Elle a fait de son existence une digue pour retenir le passé. Jusqu’à la rupture. Elle est née au pays Basque et a vieilli à Montréal. Un soir de mai 2018, le hasard la ramène brutalement en arrière. Sans savoir encore jusqu’où les mots la mèneront, elle écrit à l’homme de sa vie pour tenter de s’expliquer et qu’il puisse comprendre. Il y a des choix qui changent des vies. Certains, plus définitivement que d’autres. Elle n’a que deux certitudes : elle s’appelle Oyana et l’ETA n’existe plus.

La critique de Mr K : C'est avec un grand plaisir que je vous présente aujourd'hui Oyana d'Éric Plamondon. Ce dernier m'avait littéralement scotché avec son précédent ouvrage, Taqawan, qui à travers une langue limpide mêlait habilement récit intimiste et œuvre à portée universelle. Il me tardait donc de retrouver cet auteur qui m'avait tellement bousculé ! C'est désormais chose faite avec ce roman qui livre un magnifique portrait de femme et une belle ouverture sur le peuple basque et ses luttes.

Oyana a décidé de partir de chez elle à Montréal pour revenir à ses racines basques. À travers une série de lettres qu'elle adresse à son compagnon, elle revient sur les épisodes marquants de sa jeune existence avec des flashback nombreux et parfois très douloureux... Car Oyana a du fuir son pays pour se réfugier en Amérique, d'abord au Mexique puis au Canada. Mêlée à une affaire mettant en cause l'ETA, elle a coupé définitivement avec son passé pour se construire une nouvelle vie. Mais on a beau retenir comme on peut les souvenirs, ils finissent toujours par ressurgir. Remords et regrets se mêlent pour finalement ne plus trop vous laisser de choix...

Le personnage d'Oyana est passionnant à suivre. Au fil des courts chapitres qui composent le livre, on apprend à la connaître, la jeune femme se livrant pour la première fois très intimement à Xavier, le médecin anesthésiste qu'elle a rencontré au cours de la première partie de son exil au Mexique. Elle égraine ainsi ses souvenirs d'enfance face à la mer et le monde de la pêche, la découverte d'un cachalot agonisant sur la plage, les copains, les premiers amours et finalement une rencontre qui va faire basculer sa vie.
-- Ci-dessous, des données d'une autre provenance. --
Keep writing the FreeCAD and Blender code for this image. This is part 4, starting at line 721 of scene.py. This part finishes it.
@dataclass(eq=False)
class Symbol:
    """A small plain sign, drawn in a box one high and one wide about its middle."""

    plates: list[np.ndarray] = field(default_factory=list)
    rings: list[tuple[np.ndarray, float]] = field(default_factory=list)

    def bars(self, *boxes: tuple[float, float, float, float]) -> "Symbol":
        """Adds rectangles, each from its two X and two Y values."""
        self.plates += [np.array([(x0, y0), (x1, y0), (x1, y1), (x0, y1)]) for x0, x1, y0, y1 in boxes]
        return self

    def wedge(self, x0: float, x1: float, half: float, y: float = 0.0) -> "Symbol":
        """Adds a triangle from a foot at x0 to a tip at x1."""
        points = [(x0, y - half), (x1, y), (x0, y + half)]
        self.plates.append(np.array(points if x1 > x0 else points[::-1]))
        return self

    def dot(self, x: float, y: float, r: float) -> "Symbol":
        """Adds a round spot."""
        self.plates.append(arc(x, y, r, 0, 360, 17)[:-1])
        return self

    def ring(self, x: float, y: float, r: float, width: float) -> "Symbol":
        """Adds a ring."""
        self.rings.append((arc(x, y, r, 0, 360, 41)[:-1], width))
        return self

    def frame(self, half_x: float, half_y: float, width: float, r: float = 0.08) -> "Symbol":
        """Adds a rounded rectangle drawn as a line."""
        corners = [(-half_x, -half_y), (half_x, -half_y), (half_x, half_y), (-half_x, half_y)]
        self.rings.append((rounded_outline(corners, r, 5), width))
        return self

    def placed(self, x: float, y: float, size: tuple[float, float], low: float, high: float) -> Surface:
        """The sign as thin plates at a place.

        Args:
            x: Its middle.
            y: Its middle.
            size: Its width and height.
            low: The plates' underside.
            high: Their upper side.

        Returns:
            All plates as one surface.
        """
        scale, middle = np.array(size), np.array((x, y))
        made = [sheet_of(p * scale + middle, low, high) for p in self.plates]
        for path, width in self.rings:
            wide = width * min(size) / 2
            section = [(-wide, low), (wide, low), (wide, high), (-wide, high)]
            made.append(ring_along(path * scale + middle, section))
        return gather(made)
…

Le pays basque est alors une région quasiment en guerre avec les Etats français et espagnols et l'ETA poursuit une lutte armée au nom de l'indépendance. Par insouciance et surtout une grande naïveté, Oyana se retrouve au coeur d'un attentat qui fera des victimes... Elle bascule alors de l'autre côté, rongée par le remord et risquant d'être attrapée, elle part. En écrivant ces souvenirs et bien d'autres, Oyana finalement se confesse, relâche la pression qui s'exerce en elle depuis trop longtemps. Elle a décidé de repartir en Euskadi quitte à tout abandonner derrière elle, y compris l'homme de sa vie avec qui elle vit une belle relation depuis longtemps. Personnage complexe, très attachant, Oyana vous charmera irrémédiablement et sa trajectoire personnelle vous marquera sans nul doute.
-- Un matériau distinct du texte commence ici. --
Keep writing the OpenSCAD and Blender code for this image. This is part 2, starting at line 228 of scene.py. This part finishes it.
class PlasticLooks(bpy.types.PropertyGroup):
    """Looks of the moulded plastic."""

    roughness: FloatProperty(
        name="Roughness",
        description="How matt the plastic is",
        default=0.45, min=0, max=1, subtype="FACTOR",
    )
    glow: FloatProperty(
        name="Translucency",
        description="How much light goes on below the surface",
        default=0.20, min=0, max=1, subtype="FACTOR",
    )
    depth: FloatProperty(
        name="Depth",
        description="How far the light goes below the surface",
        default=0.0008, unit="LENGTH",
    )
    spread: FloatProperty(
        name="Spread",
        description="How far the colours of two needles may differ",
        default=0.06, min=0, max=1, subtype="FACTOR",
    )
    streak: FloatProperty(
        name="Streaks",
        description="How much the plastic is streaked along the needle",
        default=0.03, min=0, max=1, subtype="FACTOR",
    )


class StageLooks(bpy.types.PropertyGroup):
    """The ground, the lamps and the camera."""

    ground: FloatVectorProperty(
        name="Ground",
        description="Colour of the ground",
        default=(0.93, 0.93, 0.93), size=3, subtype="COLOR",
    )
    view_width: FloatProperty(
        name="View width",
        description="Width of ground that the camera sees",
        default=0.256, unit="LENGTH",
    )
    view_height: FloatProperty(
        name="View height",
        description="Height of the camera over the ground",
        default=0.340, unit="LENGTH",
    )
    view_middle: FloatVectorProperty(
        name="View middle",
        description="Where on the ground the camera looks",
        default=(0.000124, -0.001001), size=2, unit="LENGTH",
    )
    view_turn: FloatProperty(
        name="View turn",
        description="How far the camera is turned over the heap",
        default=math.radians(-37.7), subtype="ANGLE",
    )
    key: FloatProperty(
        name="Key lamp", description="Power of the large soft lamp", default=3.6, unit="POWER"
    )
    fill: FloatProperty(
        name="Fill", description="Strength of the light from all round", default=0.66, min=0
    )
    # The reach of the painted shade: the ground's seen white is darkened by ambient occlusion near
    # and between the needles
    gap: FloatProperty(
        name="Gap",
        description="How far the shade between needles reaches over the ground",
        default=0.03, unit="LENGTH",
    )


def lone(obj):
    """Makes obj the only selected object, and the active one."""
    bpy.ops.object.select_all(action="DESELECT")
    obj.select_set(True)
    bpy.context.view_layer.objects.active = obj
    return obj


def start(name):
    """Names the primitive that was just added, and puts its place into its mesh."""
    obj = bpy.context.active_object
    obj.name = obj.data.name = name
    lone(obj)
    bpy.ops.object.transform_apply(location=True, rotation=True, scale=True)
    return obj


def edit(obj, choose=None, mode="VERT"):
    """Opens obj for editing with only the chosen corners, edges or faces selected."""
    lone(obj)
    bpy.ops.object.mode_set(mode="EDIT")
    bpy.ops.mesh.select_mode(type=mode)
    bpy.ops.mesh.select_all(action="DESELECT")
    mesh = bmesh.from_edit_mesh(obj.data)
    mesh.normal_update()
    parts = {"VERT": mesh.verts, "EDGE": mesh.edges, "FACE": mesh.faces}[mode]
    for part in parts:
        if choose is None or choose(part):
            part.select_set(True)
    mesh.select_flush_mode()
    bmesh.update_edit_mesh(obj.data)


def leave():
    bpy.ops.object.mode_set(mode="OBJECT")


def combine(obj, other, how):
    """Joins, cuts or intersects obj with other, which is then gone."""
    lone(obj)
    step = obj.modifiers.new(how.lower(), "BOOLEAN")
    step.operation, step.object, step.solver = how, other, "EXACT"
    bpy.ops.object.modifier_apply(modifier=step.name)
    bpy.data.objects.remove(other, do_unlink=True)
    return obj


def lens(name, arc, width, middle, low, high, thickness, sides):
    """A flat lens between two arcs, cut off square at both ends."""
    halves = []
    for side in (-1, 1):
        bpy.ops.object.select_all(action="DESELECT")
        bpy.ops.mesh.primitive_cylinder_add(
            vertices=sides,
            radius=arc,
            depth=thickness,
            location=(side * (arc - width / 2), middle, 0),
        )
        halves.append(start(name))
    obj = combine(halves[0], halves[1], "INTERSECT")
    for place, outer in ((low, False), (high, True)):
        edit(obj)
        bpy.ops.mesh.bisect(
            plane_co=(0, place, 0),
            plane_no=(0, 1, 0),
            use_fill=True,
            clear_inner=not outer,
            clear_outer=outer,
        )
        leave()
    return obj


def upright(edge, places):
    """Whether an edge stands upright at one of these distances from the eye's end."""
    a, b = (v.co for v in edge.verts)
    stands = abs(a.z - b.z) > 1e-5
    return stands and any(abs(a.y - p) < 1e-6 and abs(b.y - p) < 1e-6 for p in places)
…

L'auteur alterne ces parties très intimistes avec des chapitres souvent plus courts tirés de différentes sources comme d'ailleurs il l'avait déjà fait avec son précédent ouvrage. Textes officiels du groupe séparatiste, de l’État espagnol, coupures de journaux, passages plus historiques expliquant les origines du Pays Basque et l'évolution de son statut, nature de la cause défendue... autant de petits passages loin d'être rébarbatifs et qui nourrissent le récit principal en donnant une épaisseur au personnage principal. Mais pas seulement, cela donne à voir réellement le contexte de cette lutte sanguinaire qui opposa tour à tour nationalistes franquistes et républicains espagnols puis l'ETA avec les États espagnols et français. L'auteur sans tomber dans la complaisance révèle les rouages et logiques cachées bien trop souvent par les autorités, préférant comme de coutume dresser un portrait caricatural de leurs opposants. Beaucoup de nuance donc dans ce livre qui renvoie dos à dos la violence terroriste et la violence d’État qui fit elle aussi de nombreuses victimes. Une mélancolie vient s'ajouter là-dessus avec le sentiment diffus du personnage principal que des pans entiers de l'identité basque sont presque voués à disparaître avec notamment lors de son retour dans le sud-ouest le choc de voir les changements opérés dans les lieux de son enfance.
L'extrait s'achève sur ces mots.